— WHAT TO WORK ON —
Print the complete set of entries exactly.

— JSON records of objects —
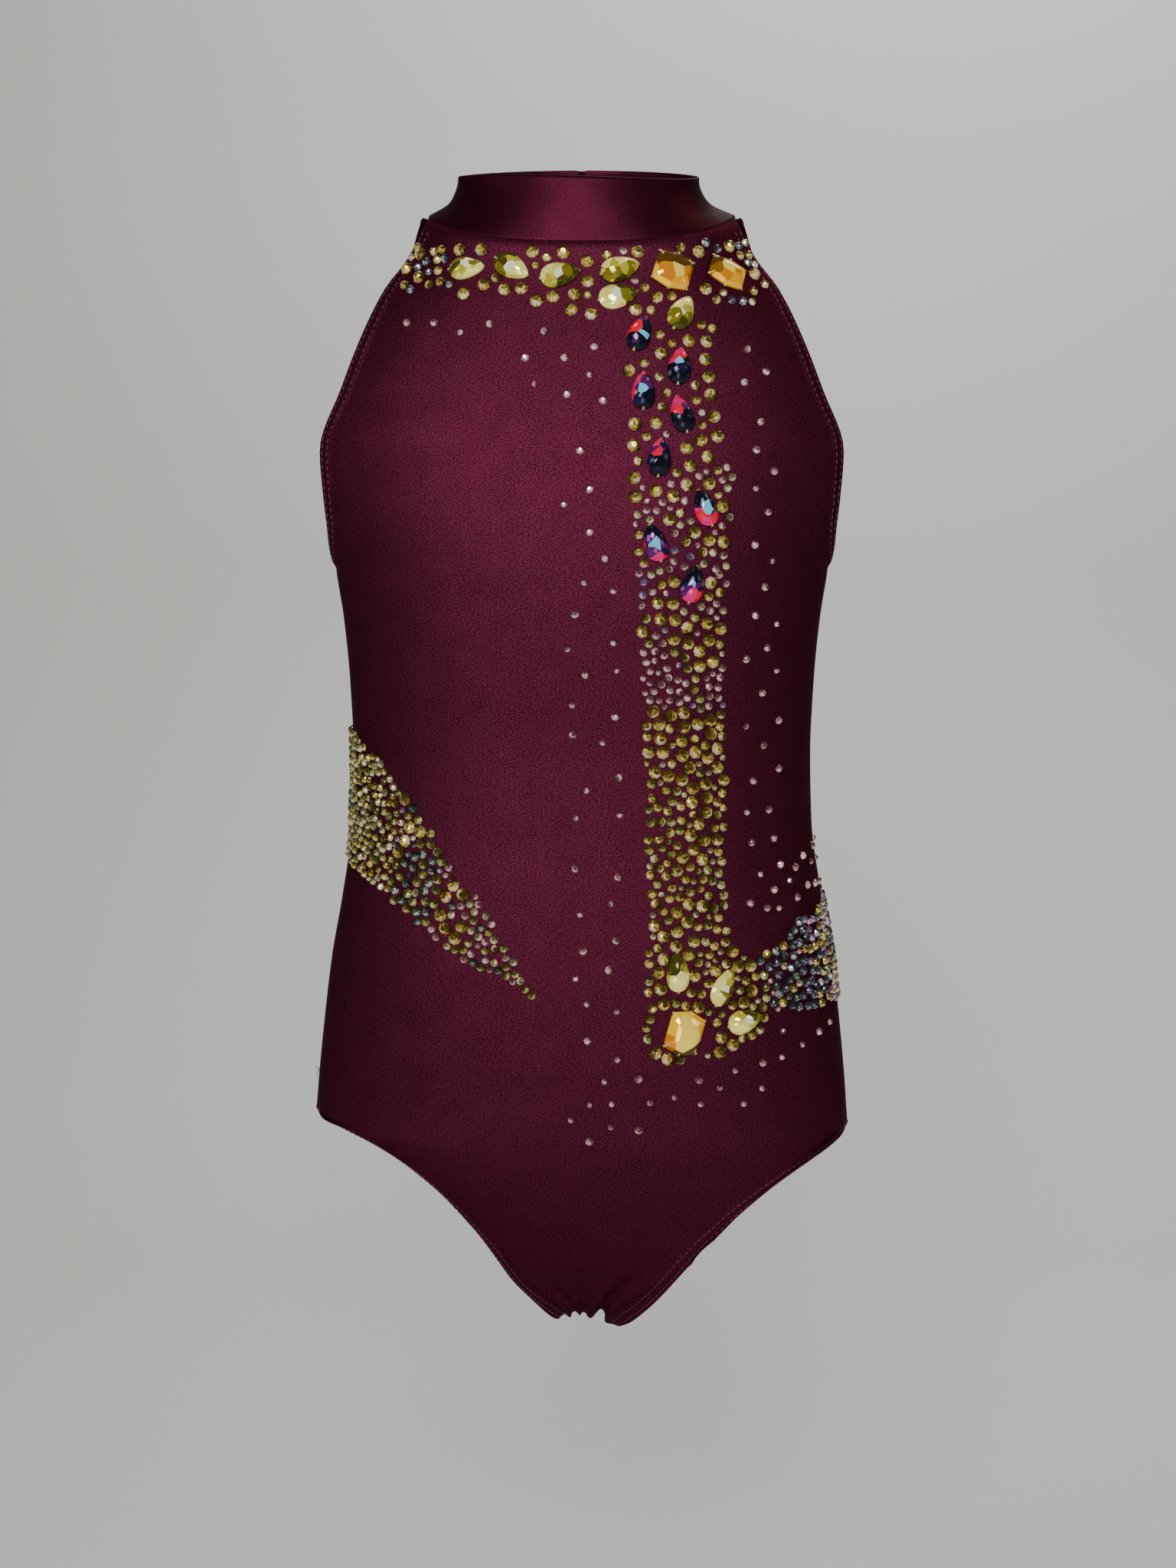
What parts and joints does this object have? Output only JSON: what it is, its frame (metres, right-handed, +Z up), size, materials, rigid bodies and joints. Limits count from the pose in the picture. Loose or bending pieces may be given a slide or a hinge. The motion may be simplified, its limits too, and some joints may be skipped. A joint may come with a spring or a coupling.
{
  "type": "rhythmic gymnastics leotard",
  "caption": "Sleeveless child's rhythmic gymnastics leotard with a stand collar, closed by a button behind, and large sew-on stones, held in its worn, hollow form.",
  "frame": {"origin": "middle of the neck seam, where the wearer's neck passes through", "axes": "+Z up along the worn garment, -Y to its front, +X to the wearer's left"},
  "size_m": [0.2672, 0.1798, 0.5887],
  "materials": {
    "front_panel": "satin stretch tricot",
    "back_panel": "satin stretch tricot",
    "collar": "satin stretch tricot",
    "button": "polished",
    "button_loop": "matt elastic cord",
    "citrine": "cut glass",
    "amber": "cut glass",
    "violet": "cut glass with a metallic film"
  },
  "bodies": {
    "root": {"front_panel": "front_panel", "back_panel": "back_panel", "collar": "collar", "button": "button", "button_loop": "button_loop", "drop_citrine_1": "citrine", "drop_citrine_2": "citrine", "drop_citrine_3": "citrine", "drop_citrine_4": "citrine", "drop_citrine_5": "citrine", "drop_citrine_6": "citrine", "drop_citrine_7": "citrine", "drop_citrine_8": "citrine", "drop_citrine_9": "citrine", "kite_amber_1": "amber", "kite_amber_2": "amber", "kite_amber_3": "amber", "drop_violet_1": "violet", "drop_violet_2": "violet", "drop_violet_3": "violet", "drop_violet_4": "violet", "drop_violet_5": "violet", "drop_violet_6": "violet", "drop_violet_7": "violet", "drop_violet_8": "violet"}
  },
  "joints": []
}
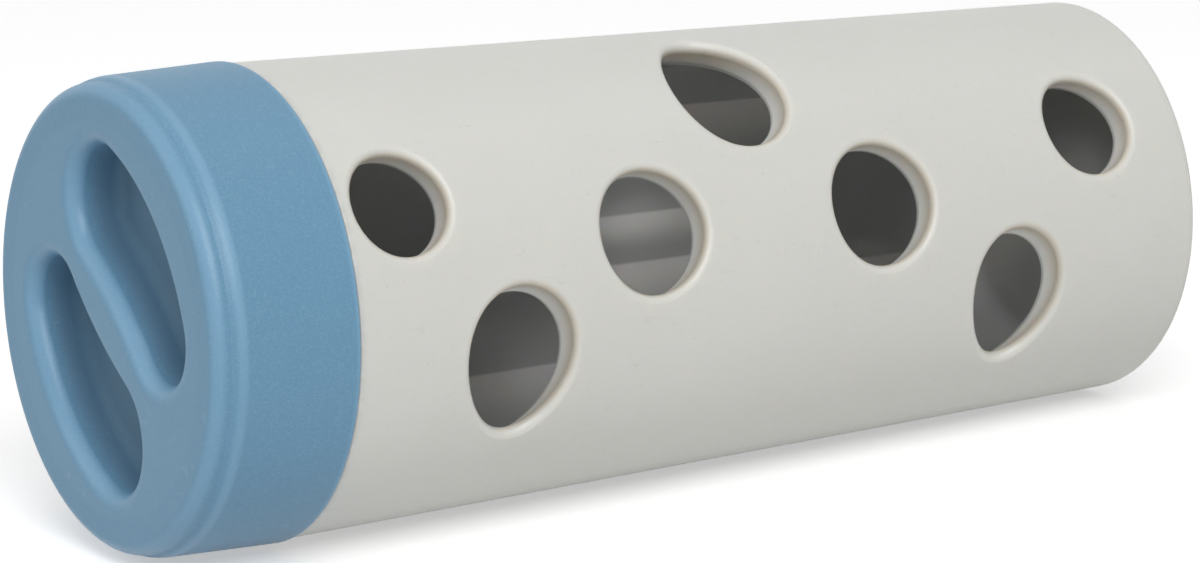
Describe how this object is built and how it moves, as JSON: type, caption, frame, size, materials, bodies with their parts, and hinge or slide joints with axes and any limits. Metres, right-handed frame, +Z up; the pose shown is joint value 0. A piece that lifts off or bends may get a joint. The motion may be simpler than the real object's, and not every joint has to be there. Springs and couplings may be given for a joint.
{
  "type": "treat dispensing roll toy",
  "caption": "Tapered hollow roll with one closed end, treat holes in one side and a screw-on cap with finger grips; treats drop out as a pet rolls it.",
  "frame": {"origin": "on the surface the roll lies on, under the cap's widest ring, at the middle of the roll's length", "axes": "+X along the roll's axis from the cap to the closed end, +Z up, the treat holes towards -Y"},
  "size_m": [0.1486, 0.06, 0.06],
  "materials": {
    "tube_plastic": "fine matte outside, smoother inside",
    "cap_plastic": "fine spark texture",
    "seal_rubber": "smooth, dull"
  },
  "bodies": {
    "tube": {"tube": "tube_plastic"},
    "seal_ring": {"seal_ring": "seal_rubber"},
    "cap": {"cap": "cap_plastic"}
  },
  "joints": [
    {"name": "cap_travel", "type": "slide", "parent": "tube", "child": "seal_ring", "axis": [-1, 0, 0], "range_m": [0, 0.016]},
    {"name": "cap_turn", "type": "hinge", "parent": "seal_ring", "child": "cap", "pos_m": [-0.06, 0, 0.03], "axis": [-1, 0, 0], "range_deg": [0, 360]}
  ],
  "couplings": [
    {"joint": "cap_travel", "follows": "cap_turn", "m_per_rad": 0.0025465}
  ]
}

— ANSWER —
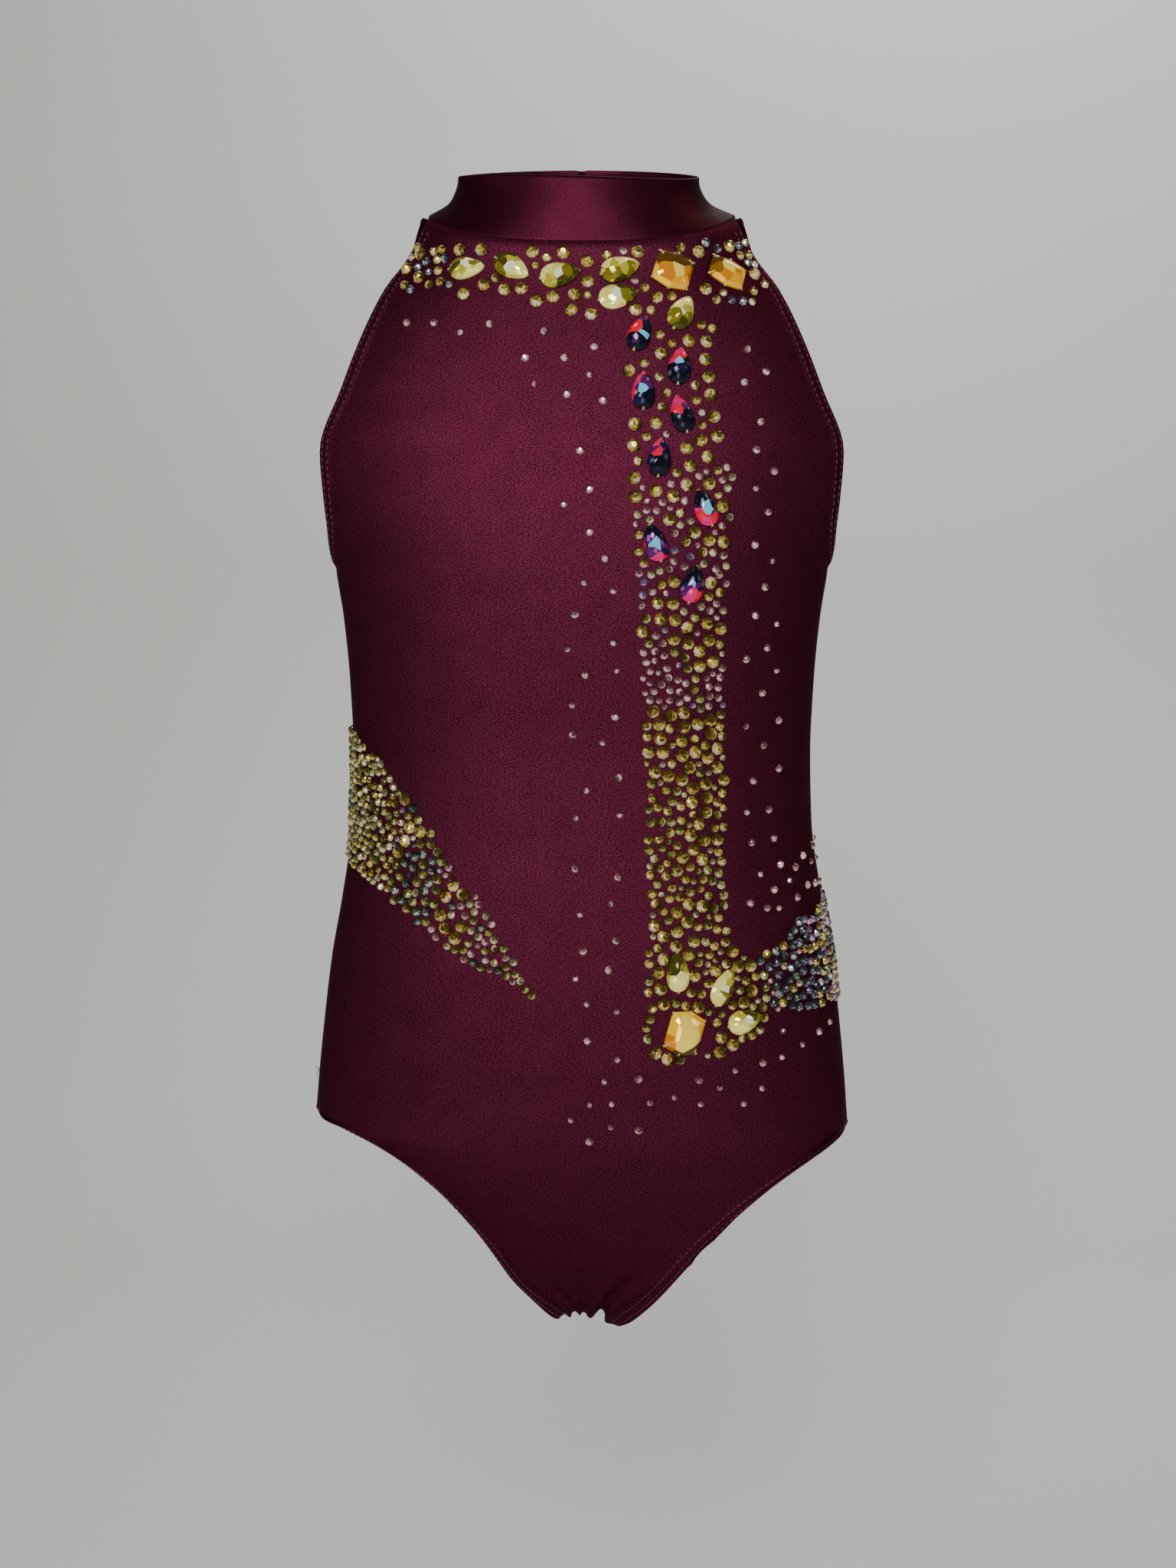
What parts and joints does this object have? Output only JSON: what it is, its frame (metres, right-handed, +Z up), size, materials, rigid bodies and joints. Limits count from the pose in the picture. Loose or bending pieces may be given a slide or a hinge. The motion may be simplified, its limits too, and some joints may be skipped. A joint may come with a spring or a coupling.
{
  "type": "rhythmic gymnastics leotard",
  "caption": "Sleeveless child's rhythmic gymnastics leotard with a stand collar, closed by a button behind, and large sew-on stones, held in its worn, hollow form.",
  "frame": {"origin": "middle of the neck seam, where the wearer's neck passes through", "axes": "+Z up along the worn garment, -Y to its front, +X to the wearer's left"},
  "size_m": [0.2672, 0.1798, 0.5887],
  "materials": {
    "front_panel": "satin stretch tricot",
    "back_panel": "satin stretch tricot",
    "collar": "satin stretch tricot",
    "button": "polished",
    "button_loop": "matt elastic cord",
    "citrine": "cut glass",
    "amber": "cut glass",
    "violet": "cut glass with a metallic film"
  },
  "bodies": {
    "root": {"front_panel": "front_panel", "back_panel": "back_panel", "collar": "collar", "button": "button", "button_loop": "button_loop", "drop_citrine_1": "citrine", "drop_citrine_2": "citrine", "drop_citrine_3": "citrine", "drop_citrine_4": "citrine", "drop_citrine_5": "citrine", "drop_citrine_6": "citrine", "drop_citrine_7": "citrine", "drop_citrine_8": "citrine", "drop_citrine_9": "citrine", "kite_amber_1": "amber", "kite_amber_2": "amber", "kite_amber_3": "amber", "drop_violet_1": "violet", "drop_violet_2": "violet", "drop_violet_3": "violet", "drop_violet_4": "violet", "drop_violet_5": "violet", "drop_violet_6": "violet", "drop_violet_7": "violet", "drop_violet_8": "violet"}
  },
  "joints": []
}
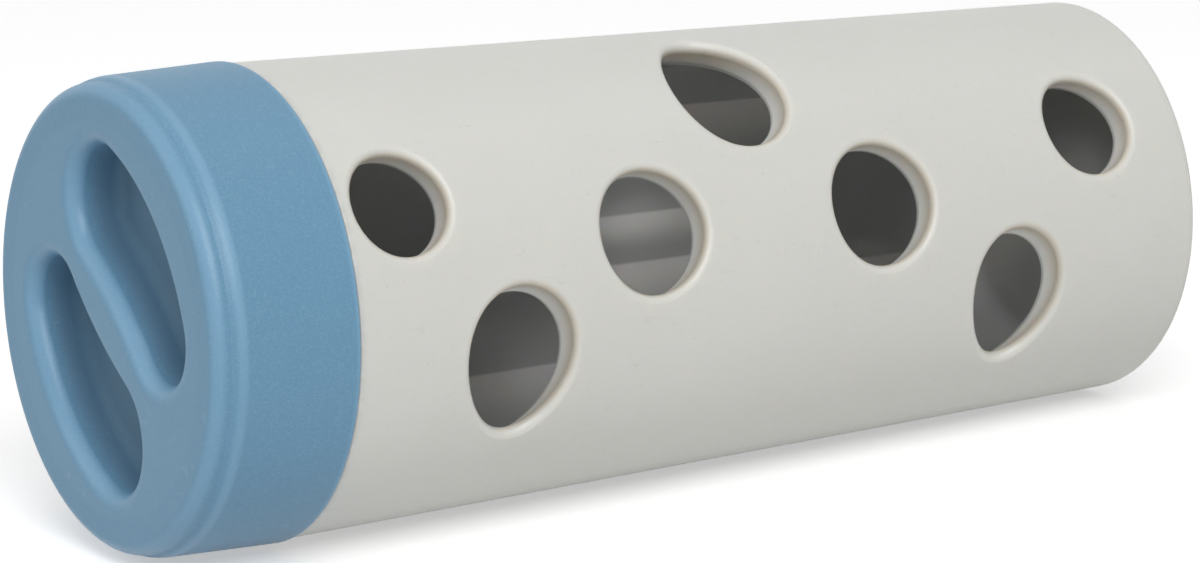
Describe how this object is built and how it moves, as JSON: type, caption, frame, size, materials, bodies with their parts, and hinge or slide joints with axes and any limits. Metres, right-handed frame, +Z up; the pose shown is joint value 0. A piece that lifts off or bends may get a joint. The motion may be simpler than the real object's, and not every joint has to be there. Springs and couplings may be given for a joint.
{
  "type": "treat dispensing roll toy",
  "caption": "Tapered hollow roll with one closed end, treat holes in one side and a screw-on cap with finger grips; treats drop out as a pet rolls it.",
  "frame": {"origin": "on the surface the roll lies on, under the cap's widest ring, at the middle of the roll's length", "axes": "+X along the roll's axis from the cap to the closed end, +Z up, the treat holes towards -Y"},
  "size_m": [0.1486, 0.06, 0.06],
  "materials": {
    "tube_plastic": "fine matte outside, smoother inside",
    "cap_plastic": "fine spark texture",
    "seal_rubber": "smooth, dull"
  },
  "bodies": {
    "tube": {"tube": "tube_plastic"},
    "seal_ring": {"seal_ring": "seal_rubber"},
    "cap": {"cap": "cap_plastic"}
  },
  "joints": [
    {"name": "cap_travel", "type": "slide", "parent": "tube", "child": "seal_ring", "axis": [-1, 0, 0], "range_m": [0, 0.016]},
    {"name": "cap_turn", "type": "hinge", "parent": "seal_ring", "child": "cap", "pos_m": [-0.06, 0, 0.03], "axis": [-1, 0, 0], "range_deg": [0, 360]}
  ],
  "couplings": [
    {"joint": "cap_travel", "follows": "cap_turn", "m_per_rad": 0.0025465}
  ]
}